A calm night on the Straits of Mackinac, and Michigan’s signature bridge was looking fine!
I’ve posted a ton about the Mighty Mackinac Bridge here on Michigan in Pictures, but had never seen this excellent summary of how it came to be courtesy the Michigan Dept. of Transportation’s page on I-75 and the Straits of Mackinac:
The five-mile stretch of water separating Michigan’s two peninsulas, the result of glacial action some twelve thousand years ago, has long served as a major barrier to the movement of people and goods. The three railroads that reached the Straits of Mackinac in the early 1880s, the Michigan Central and the Grand Rapids & Indiana Railway from the south, and the Detroit, Mackinac and Marquette from the north, jointly established the Mackinac Transportation Company in 1881 to operate a railroad car ferry service across the straits. The railroads and their shipping lines developed Mackinac Island into a major vacation destination in the 1880s.
Improved highways along the eastern shores of Michigan’s lower peninsula brought increased automobile traffic to the straits region starting in the 1910s. The state of Michigan initiated an automobile ferry service between St. Ignace and Mackinaw City in 1923 and eventually operated eight ferry boats. In peak travel periods, particularly during deer season, five mile backups and delays of four hours or longer became common at the state docks at Mackinaw City and St. Ignace.
With increased public pressure to break this bottleneck, the Michigan legislature established a Mackinac Straits Bridge Authority in 1934, with the power to issue bonds for bridge construction. The bridge authority supported a proposal first developed in 1921 by Charles Evan Fowler, the bridge engineer who had previously promoted a Detroit-Windsor bridge. Fowler’s plans called for an island-hopping route from the city of Cheboygan to Bois Blanc, Round, and Mackinac islands, thence to St. Ignace, along a twenty-four-mile route. The Public Works Administration flatly rejected a request for loans and grants to implement this project.

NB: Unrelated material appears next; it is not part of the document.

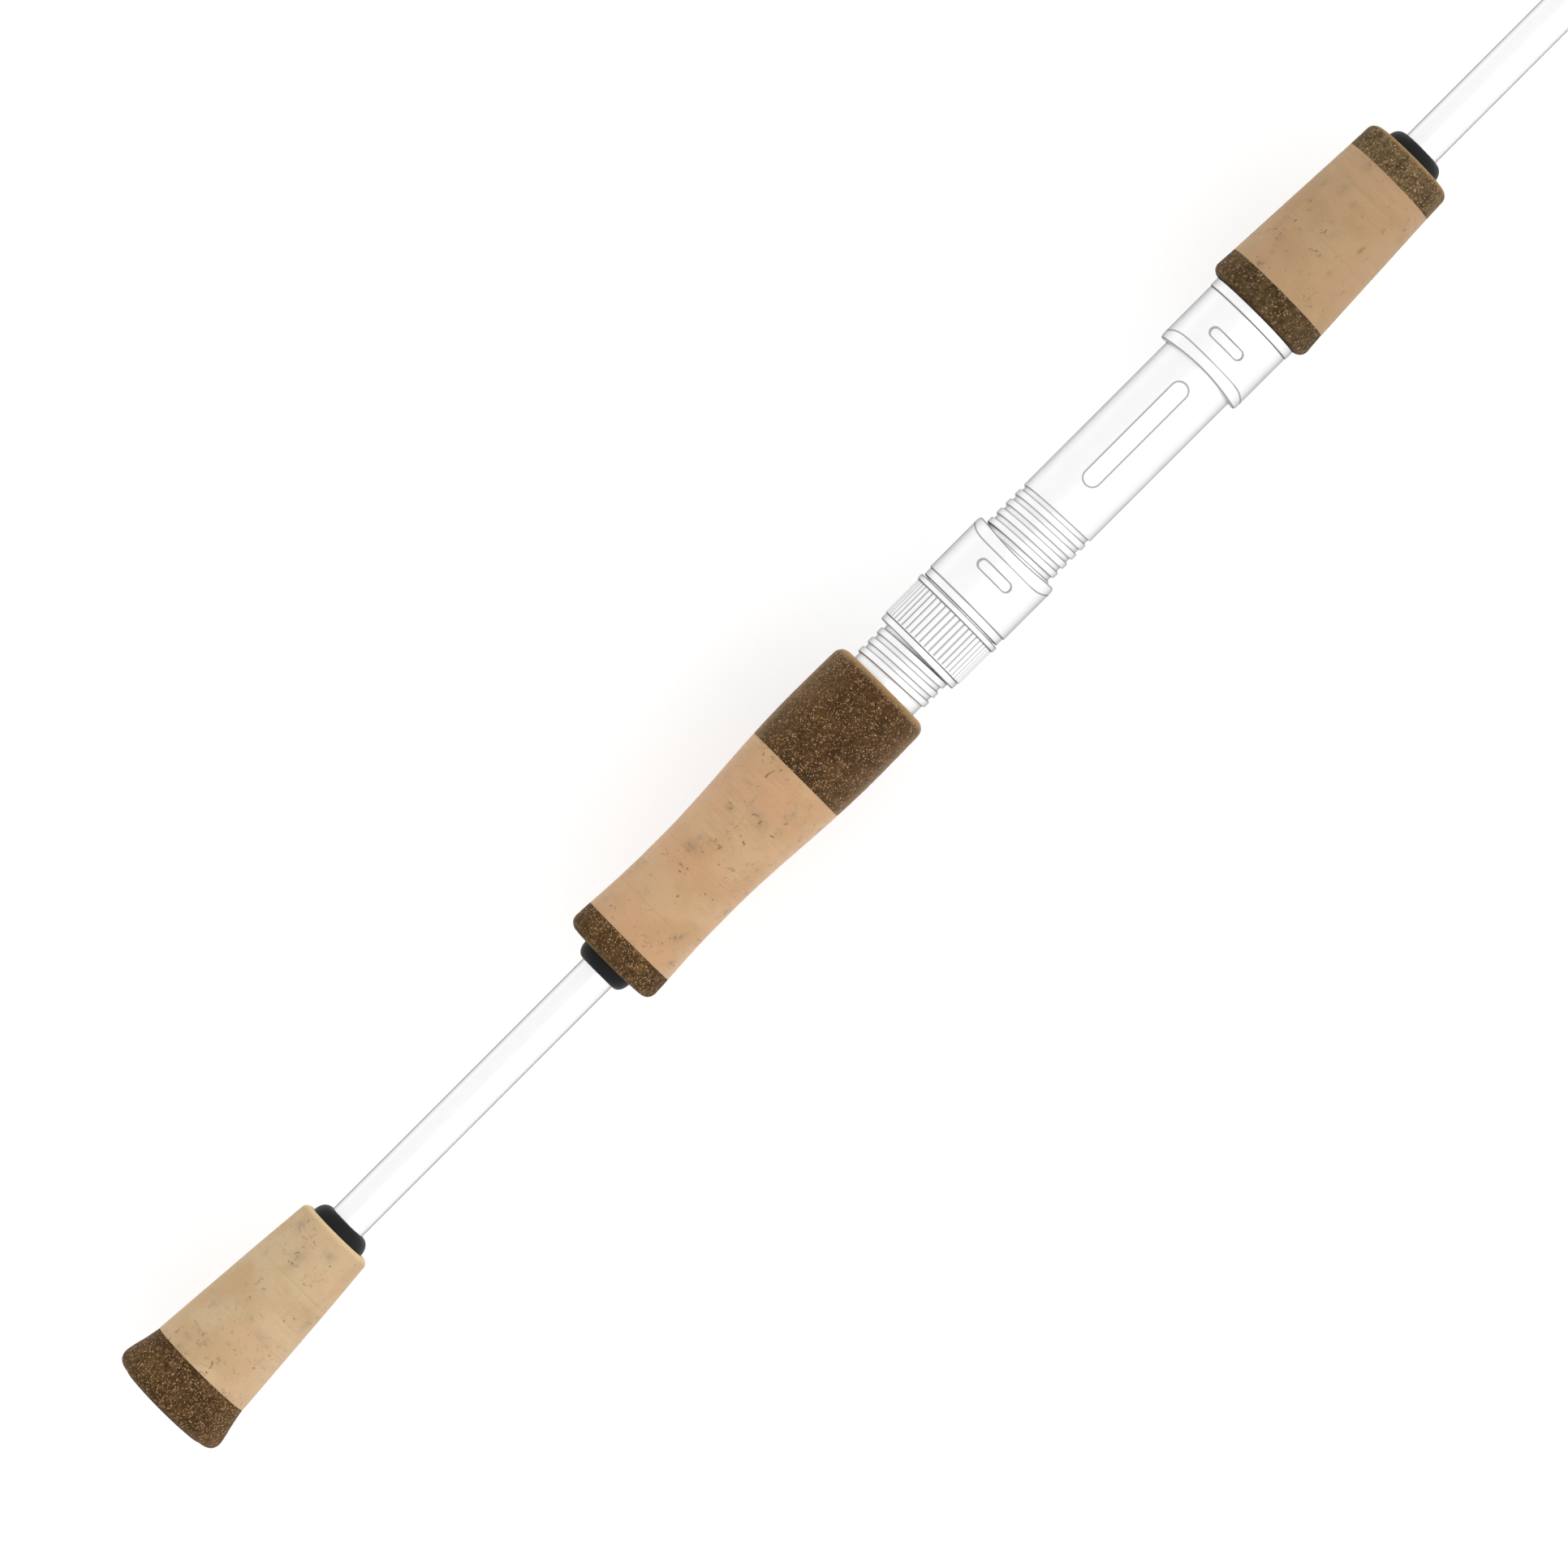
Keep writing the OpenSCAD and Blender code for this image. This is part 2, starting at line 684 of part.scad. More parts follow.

A plan was then drawn up for a direct crossing from Mackinaw City to St. Ignace, but they were again denied funds. In 1940, a plan was submitted for a suspension bridge with a main span of 4600 feet. This design was a larger version of the ill-fated Tacoma Narrows Bridge in Washington State, a structure destroyed by high winds on November 7, 1940. Although the disaster delayed any further action, the activities of 1938-1940 nevertheless produced some important results. The bridge authority conducted a series of soundings and borings across the straits and built a causeway extending out 4200 feet from the St. Ignace shore. The Second World War ended any additional work, and the Legislature abolished the bridge authority in 1947.

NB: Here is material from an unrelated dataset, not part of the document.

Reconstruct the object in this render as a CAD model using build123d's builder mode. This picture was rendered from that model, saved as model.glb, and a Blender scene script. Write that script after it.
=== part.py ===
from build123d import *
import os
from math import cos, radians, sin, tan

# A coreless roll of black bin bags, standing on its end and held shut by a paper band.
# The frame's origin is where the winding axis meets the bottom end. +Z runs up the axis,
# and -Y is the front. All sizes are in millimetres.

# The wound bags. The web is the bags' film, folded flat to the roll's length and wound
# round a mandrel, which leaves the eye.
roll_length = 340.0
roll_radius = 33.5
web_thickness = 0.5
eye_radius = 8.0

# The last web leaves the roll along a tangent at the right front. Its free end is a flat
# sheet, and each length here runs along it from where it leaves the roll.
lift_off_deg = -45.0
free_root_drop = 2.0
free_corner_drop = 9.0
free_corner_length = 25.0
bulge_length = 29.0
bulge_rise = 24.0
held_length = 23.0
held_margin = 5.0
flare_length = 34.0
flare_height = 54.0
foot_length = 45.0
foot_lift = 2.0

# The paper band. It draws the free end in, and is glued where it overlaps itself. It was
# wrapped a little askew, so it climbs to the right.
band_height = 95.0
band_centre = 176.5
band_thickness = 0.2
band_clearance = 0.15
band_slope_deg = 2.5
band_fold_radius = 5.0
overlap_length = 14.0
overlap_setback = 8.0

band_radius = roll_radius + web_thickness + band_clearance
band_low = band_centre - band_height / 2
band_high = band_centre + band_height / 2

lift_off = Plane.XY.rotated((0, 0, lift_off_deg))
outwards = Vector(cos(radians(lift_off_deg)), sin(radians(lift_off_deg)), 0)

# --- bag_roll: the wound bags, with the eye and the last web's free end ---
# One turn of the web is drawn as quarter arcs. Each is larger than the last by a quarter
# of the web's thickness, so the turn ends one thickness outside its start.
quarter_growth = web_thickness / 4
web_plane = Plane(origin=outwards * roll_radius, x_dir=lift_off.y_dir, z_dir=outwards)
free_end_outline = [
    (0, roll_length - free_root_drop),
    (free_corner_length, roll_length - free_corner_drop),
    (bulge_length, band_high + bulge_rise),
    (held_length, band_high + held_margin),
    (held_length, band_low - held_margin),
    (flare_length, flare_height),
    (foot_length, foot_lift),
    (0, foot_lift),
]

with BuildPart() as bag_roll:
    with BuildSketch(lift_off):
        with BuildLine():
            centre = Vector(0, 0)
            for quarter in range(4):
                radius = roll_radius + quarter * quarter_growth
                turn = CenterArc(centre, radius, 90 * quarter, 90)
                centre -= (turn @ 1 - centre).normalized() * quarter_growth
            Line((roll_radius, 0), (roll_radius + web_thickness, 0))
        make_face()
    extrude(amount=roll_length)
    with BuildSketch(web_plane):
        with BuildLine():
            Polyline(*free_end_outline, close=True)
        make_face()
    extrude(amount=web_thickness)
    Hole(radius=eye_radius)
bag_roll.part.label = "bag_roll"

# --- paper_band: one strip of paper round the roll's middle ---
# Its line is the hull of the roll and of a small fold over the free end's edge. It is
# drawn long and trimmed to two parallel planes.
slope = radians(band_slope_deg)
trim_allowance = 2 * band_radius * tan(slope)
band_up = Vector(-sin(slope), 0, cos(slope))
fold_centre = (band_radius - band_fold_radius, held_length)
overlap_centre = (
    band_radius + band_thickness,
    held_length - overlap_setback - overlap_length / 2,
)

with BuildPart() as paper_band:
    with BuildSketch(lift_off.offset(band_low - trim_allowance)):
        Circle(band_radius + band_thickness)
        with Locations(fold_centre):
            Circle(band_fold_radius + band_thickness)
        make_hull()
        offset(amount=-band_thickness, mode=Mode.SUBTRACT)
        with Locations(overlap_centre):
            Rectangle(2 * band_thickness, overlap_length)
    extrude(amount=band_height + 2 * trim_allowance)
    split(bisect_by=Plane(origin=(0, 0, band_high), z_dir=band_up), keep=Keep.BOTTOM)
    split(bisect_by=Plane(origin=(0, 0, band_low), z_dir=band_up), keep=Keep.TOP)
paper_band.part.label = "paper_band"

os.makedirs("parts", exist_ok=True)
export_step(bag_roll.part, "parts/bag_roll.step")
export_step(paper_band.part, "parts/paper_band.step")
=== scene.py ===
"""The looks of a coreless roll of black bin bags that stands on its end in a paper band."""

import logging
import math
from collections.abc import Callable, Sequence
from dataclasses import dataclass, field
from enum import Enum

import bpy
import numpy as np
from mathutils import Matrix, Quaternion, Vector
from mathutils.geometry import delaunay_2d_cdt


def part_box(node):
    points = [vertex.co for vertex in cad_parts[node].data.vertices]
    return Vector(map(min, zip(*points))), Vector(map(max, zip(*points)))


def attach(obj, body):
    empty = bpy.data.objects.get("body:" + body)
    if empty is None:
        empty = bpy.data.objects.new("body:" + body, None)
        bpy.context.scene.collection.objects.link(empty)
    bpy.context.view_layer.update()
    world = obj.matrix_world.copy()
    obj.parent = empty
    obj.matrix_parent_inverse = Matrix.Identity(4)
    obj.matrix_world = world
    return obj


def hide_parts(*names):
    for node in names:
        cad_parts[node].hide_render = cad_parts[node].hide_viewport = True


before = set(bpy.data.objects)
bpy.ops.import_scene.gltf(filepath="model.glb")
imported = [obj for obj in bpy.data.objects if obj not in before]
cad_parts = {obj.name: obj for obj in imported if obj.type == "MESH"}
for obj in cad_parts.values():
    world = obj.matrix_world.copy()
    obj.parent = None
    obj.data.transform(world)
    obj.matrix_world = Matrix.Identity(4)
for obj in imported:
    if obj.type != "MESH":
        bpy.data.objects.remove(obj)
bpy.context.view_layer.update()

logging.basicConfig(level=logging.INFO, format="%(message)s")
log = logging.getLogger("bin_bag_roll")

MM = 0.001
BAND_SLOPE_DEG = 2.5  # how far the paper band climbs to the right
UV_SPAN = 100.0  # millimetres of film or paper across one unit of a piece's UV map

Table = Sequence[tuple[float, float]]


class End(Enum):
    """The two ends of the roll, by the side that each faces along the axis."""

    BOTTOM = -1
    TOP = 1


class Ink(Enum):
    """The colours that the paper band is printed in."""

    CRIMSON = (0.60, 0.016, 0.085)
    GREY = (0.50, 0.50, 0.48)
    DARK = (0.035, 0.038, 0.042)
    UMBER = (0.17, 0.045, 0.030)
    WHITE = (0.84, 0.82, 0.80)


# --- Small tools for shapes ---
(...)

William Stewart Woodfill, president of the Grand Hotel on Mackinac Island, almost singlehandedly resuscitated the dream of a bridge across the Straits of Mackinac. Woodfill formed the statewide Mackinac Bridge Citizens Committee in 1949 to lobby for a new bridge authority, which the legislature created in 1950. A panel of three prominent engineers conducted a feasibility study and made recommendations to the bridge authority on the location, structure, and design of the bridge.

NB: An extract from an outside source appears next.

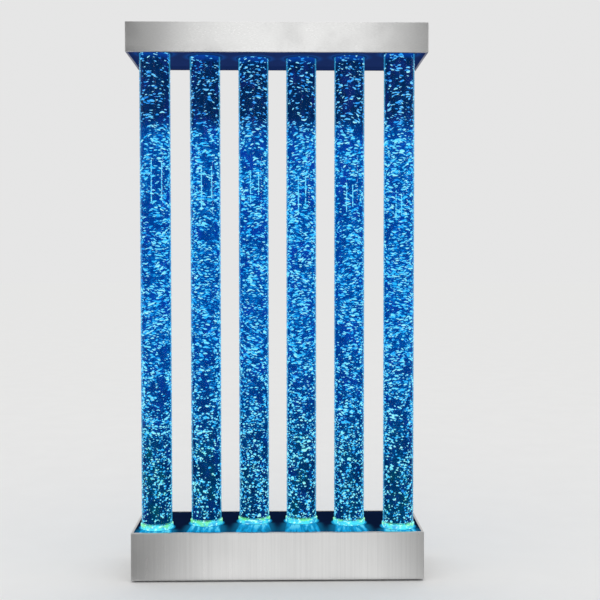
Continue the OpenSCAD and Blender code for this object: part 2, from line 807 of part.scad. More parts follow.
// Bezels of the rocker switch and of the button, each with its body behind the panel
module control_bezels() color(black) {
    translate([switch_x, panel_out, controls_z]) difference() {
        union() {
            translate([-switch_bezel[0] / 2, 0, -switch_bezel[2] / 2]) cube(switch_bezel);
            translate([-switch_body[0] / 2, -switch_body[1], -switch_body[2] / 2])
                cube([switch_body[0], switch_body[1] + cut, switch_body[2]]);
        }
        depth = rocker_thick + rocker_half * sin(rocker_tilt) + 1.5;
        translate([-rocker_half - 1.2, -depth, -rocker_z / 2 - slack])
            cube([2 * rocker_half + 2.4, depth + switch_bezel[1] + cut, rocker_z + 2 * slack]);
        translate([0, 0, -rocker_z / 2 - axle_l]) cylinder(r = axle_r + running,
            h = rocker_z + 2 * axle_l);
    }
    on_back(button_x, controls_z) difference() {
        union() {
            cylinder(r = button_bezel_r, h = 2);
            translate([0, 0, -button_body_l]) cylinder(r = button_r + 1.5, h = button_body_l + cut);
        }
        translate([0, 0, -button_body_l + 4]) cylinder(r = button_r + running, h = 2 * button_body_l);
    }
}

// Shallow V rocker on two stub axles, shown pressed to its ON side
module switch_rocker() color(black)
    translate([switch_x, panel_out, controls_z]) rotate([0, 0, rocker_tilt]) {
        proud = 3.2;
        translate([0, 0, -rocker_z / 2]) linear_extrude(rocker_z)
            polygon([[-rocker_half, -rocker_thick], [rocker_half, -rocker_thick],
                     [rocker_half, proud], [0, proud - 1.6], [-rocker_half, proud]]);
        translate([0, 0, -rocker_z / 2 - axle_l + slip])
            cylinder(r = axle_r, h = rocker_z + 2 * (axle_l - slip));
    }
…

The State Highway Department, which had just placed a $4.5 million ferryboat, Vacationland, into service at the straits in January 1952, remained hostile to the bridge plan. In April 1952, the Michigan legislature authorized the bridge authority to issue bonds for the project, choose an engineer, and proceed with construction. The authority selected David B. Steinman as the chief engineer in January 1953 and tried unsuccessfully to sell the bridge bonds in April 1953, but by the end of the year, the authority had sold the $99.8 million in revenue bonds needed to begin construction.